Indeed, immediately after the war he was advocating the cause of a united Germany. In 1946 he was promoting reconciliation between France and Germany. In the same year at Fulton in Missouri he was decrying the division and the isolation of the East European states.

In the early 1950s, as the Cold War got going in earnest, he was arguing a place for the Soviet Union in the new world order, including a place for it in Europe.

In 1948, in a famous speech given at The Hague, he advocated a European Union Congress to provide political and functional unity to Europe.

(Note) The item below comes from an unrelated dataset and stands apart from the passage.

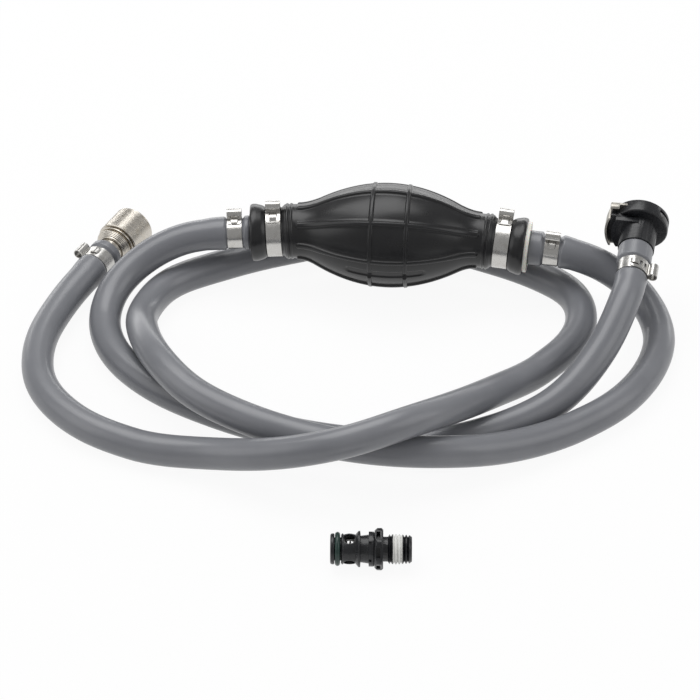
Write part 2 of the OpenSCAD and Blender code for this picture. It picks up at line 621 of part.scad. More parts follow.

He could have been excused for thinking that after six years of punishing conflict with Germany and Britain’s chance victory, that he should have been all defensive and recriminatory. But not him. His magnanimity and judgement frogmarched him on to even more expansive campaigns.

As Graham says, we shall not look upon the likes of him again.

Principally, he had the temperament of an artist, from which sprang his boundless imagination.

Leadership, after all, is as I have so often remarked, about two things: imagination and courage. The imagination to see the bigger picture, to make sense of it and to imagine something better; and having the courage to see the changes through. Churchill had these qualities in spades.

As he said, as a young minister, to Asquith’s daughter, Violet Bonham Carter, musing over things after a dinner, ‘you know Violet, in the end, we are all worms, but I do believe I am a glow worm’. He was a glow worm and he lit up the most miserable epoch of the miserable twentieth century like no one before or after him.

I congratulate Graham on his book, for undertaking such a huge task, 600 pages, and for fulfilling it with such commitment and élan.

Let me also thank the publisher, Macmillan, for encouraging and publishing such an important work.

It is my very great honour to launch Churchill and Australia.